◆ **What you need to do**
The data below must be copied in full and without any change.
======
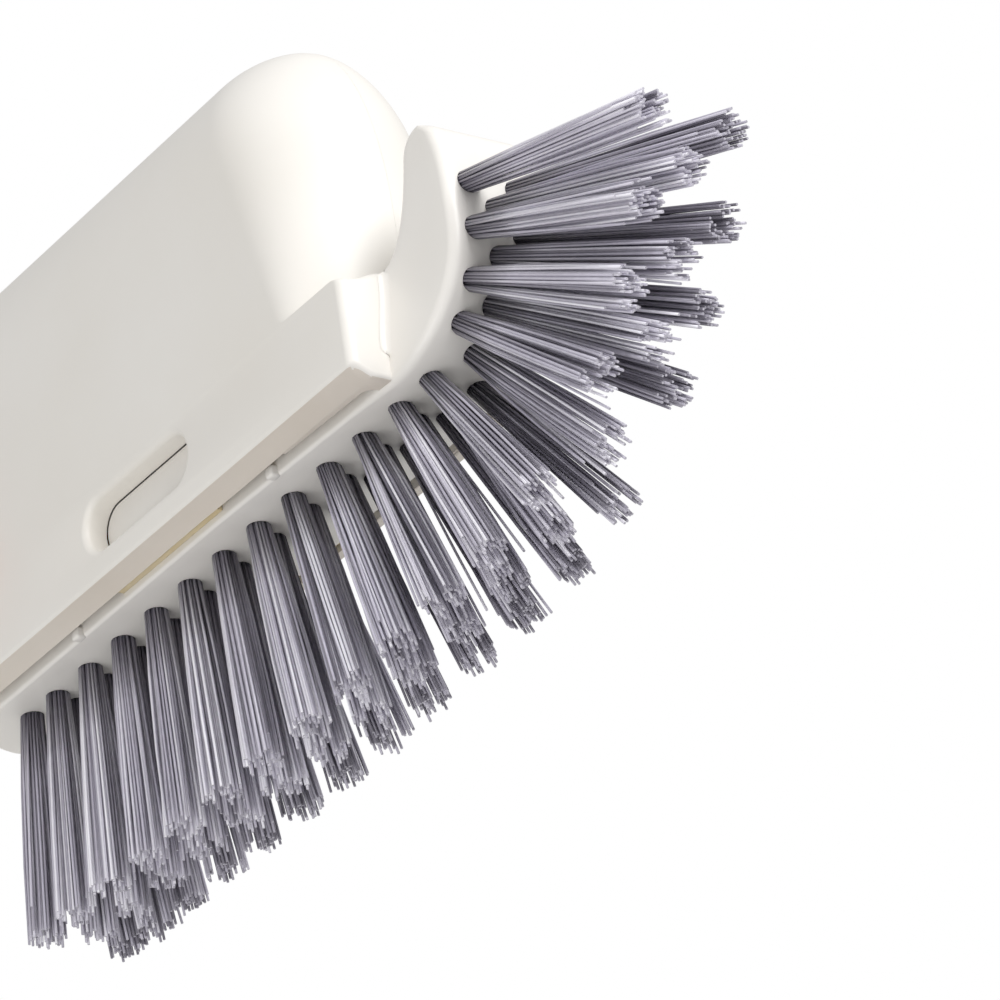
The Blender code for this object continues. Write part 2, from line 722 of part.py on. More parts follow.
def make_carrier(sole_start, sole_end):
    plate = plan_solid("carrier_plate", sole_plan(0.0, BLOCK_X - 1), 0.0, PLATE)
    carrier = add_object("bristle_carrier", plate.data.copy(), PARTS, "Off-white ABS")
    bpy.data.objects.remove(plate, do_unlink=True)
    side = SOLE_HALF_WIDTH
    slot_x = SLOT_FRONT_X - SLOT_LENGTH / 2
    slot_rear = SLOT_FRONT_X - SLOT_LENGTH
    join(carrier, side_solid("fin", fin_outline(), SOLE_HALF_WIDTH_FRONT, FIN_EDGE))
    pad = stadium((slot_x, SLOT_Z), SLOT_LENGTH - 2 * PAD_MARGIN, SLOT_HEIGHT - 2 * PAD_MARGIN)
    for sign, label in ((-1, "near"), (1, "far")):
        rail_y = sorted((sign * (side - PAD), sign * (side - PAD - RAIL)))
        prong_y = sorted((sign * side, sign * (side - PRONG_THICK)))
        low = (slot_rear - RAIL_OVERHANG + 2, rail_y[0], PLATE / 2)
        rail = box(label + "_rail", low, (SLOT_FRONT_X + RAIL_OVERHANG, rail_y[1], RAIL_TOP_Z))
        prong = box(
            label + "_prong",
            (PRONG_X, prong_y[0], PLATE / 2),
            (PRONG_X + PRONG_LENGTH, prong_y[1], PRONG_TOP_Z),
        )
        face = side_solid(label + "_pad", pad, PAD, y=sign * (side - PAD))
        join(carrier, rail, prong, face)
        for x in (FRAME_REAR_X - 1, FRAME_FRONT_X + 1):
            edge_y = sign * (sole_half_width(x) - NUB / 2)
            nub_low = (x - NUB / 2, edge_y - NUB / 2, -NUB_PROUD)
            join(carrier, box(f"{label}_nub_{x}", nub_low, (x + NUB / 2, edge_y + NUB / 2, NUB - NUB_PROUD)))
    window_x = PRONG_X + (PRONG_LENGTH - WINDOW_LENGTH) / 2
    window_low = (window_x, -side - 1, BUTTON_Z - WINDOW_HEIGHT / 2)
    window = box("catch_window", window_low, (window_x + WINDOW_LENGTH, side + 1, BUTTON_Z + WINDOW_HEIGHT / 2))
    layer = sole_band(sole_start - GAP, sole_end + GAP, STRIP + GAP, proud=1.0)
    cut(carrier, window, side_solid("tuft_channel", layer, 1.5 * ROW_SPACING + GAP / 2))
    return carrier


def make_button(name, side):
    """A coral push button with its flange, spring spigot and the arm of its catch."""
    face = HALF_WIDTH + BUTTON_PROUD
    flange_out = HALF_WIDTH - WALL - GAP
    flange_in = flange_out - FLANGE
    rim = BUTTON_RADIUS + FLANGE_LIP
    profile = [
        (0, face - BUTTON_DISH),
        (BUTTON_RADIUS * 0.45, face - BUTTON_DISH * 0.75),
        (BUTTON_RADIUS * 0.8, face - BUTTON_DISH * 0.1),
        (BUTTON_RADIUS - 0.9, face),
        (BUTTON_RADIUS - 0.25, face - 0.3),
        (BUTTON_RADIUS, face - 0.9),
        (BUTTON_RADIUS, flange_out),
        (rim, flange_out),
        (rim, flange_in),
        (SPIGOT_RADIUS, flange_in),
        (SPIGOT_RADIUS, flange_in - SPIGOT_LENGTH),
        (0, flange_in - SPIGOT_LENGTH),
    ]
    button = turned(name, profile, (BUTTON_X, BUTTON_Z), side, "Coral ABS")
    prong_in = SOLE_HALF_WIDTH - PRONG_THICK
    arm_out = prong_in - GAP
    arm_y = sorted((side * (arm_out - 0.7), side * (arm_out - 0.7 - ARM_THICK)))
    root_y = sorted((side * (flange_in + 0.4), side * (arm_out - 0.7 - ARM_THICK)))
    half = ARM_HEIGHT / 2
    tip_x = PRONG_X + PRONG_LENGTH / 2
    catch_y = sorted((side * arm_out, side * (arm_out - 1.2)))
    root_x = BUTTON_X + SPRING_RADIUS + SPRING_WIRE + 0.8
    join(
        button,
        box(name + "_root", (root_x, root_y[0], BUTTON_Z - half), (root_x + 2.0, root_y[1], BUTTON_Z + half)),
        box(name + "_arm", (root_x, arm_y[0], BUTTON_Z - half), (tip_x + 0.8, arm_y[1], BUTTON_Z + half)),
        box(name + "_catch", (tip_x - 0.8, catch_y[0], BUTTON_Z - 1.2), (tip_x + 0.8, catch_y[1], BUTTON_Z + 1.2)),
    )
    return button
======
◆ **Written response**
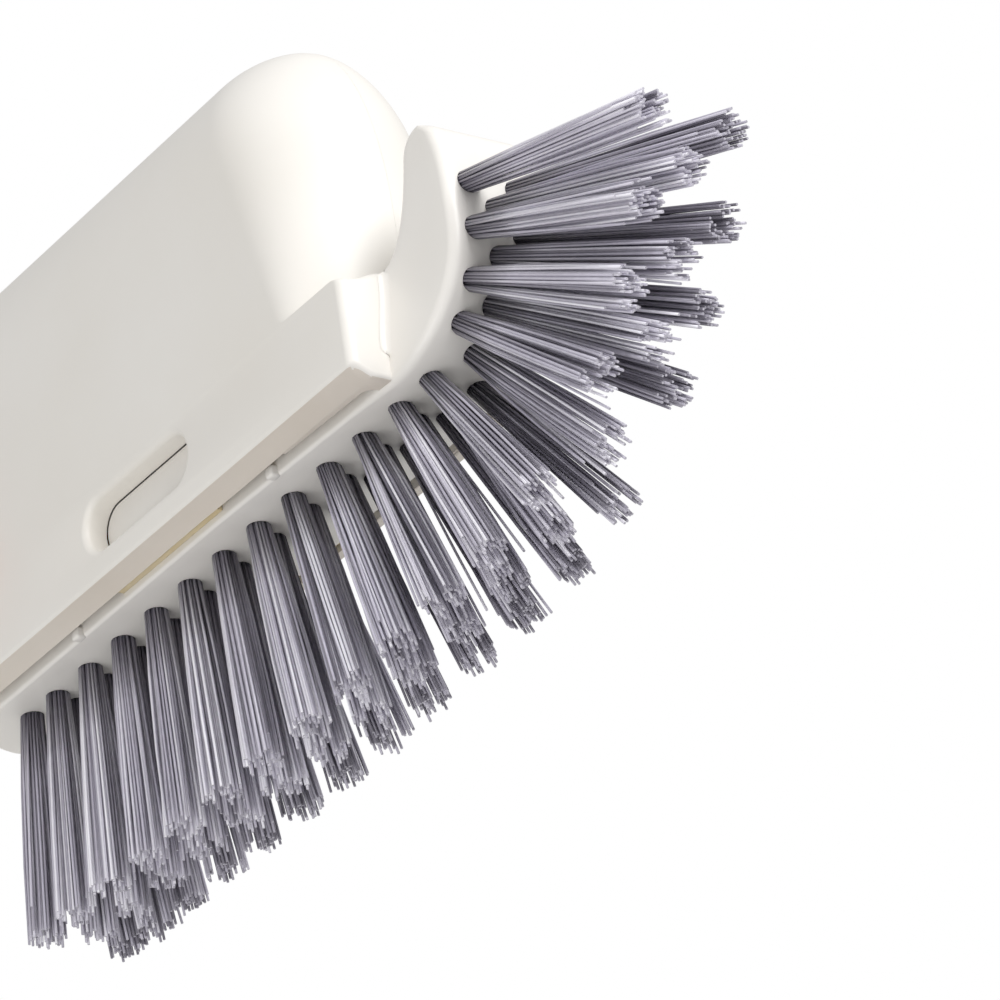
The Blender code for this object continues. Write part 2, from line 722 of part.py on. More parts follow.
def make_carrier(sole_start, sole_end):
    plate = plan_solid("carrier_plate", sole_plan(0.0, BLOCK_X - 1), 0.0, PLATE)
    carrier = add_object("bristle_carrier", plate.data.copy(), PARTS, "Off-white ABS")
    bpy.data.objects.remove(plate, do_unlink=True)
    side = SOLE_HALF_WIDTH
    slot_x = SLOT_FRONT_X - SLOT_LENGTH / 2
    slot_rear = SLOT_FRONT_X - SLOT_LENGTH
    join(carrier, side_solid("fin", fin_outline(), SOLE_HALF_WIDTH_FRONT, FIN_EDGE))
    pad = stadium((slot_x, SLOT_Z), SLOT_LENGTH - 2 * PAD_MARGIN, SLOT_HEIGHT - 2 * PAD_MARGIN)
    for sign, label in ((-1, "near"), (1, "far")):
        rail_y = sorted((sign * (side - PAD), sign * (side - PAD - RAIL)))
        prong_y = sorted((sign * side, sign * (side - PRONG_THICK)))
        low = (slot_rear - RAIL_OVERHANG + 2, rail_y[0], PLATE / 2)
        rail = box(label + "_rail", low, (SLOT_FRONT_X + RAIL_OVERHANG, rail_y[1], RAIL_TOP_Z))
        prong = box(
            label + "_prong",
            (PRONG_X, prong_y[0], PLATE / 2),
            (PRONG_X + PRONG_LENGTH, prong_y[1], PRONG_TOP_Z),
        )
        face = side_solid(label + "_pad", pad, PAD, y=sign * (side - PAD))
        join(carrier, rail, prong, face)
        for x in (FRAME_REAR_X - 1, FRAME_FRONT_X + 1):
            edge_y = sign * (sole_half_width(x) - NUB / 2)
            nub_low = (x - NUB / 2, edge_y - NUB / 2, -NUB_PROUD)
            join(carrier, box(f"{label}_nub_{x}", nub_low, (x + NUB / 2, edge_y + NUB / 2, NUB - NUB_PROUD)))
    window_x = PRONG_X + (PRONG_LENGTH - WINDOW_LENGTH) / 2
    window_low = (window_x, -side - 1, BUTTON_Z - WINDOW_HEIGHT / 2)
    window = box("catch_window", window_low, (window_x + WINDOW_LENGTH, side + 1, BUTTON_Z + WINDOW_HEIGHT / 2))
    layer = sole_band(sole_start - GAP, sole_end + GAP, STRIP + GAP, proud=1.0)
    cut(carrier, window, side_solid("tuft_channel", layer, 1.5 * ROW_SPACING + GAP / 2))
    return carrier


def make_button(name, side):
    """A coral push button with its flange, spring spigot and the arm of its catch."""
    face = HALF_WIDTH + BUTTON_PROUD
    flange_out = HALF_WIDTH - WALL - GAP
    flange_in = flange_out - FLANGE
    rim = BUTTON_RADIUS + FLANGE_LIP
    profile = [
        (0, face - BUTTON_DISH),
        (BUTTON_RADIUS * 0.45, face - BUTTON_DISH * 0.75),
        (BUTTON_RADIUS * 0.8, face - BUTTON_DISH * 0.1),
        (BUTTON_RADIUS - 0.9, face),
        (BUTTON_RADIUS - 0.25, face - 0.3),
        (BUTTON_RADIUS, face - 0.9),
        (BUTTON_RADIUS, flange_out),
        (rim, flange_out),
        (rim, flange_in),
        (SPIGOT_RADIUS, flange_in),
        (SPIGOT_RADIUS, flange_in - SPIGOT_LENGTH),
        (0, flange_in - SPIGOT_LENGTH),
    ]
    button = turned(name, profile, (BUTTON_X, BUTTON_Z), side, "Coral ABS")
    prong_in = SOLE_HALF_WIDTH - PRONG_THICK
    arm_out = prong_in - GAP
    arm_y = sorted((side * (arm_out - 0.7), side * (arm_out - 0.7 - ARM_THICK)))
    root_y = sorted((side * (flange_in + 0.4), side * (arm_out - 0.7 - ARM_THICK)))
    half = ARM_HEIGHT / 2
    tip_x = PRONG_X + PRONG_LENGTH / 2
    catch_y = sorted((side * arm_out, side * (arm_out - 1.2)))
    root_x = BUTTON_X + SPRING_RADIUS + SPRING_WIRE + 0.8
    join(
        button,
        box(name + "_root", (root_x, root_y[0], BUTTON_Z - half), (root_x + 2.0, root_y[1], BUTTON_Z + half)),
        box(name + "_arm", (root_x, arm_y[0], BUTTON_Z - half), (tip_x + 0.8, arm_y[1], BUTTON_Z + half)),
        box(name + "_catch", (tip_x - 0.8, catch_y[0], BUTTON_Z - 1.2), (tip_x + 0.8, catch_y[1], BUTTON_Z + 1.2)),
    )
    return button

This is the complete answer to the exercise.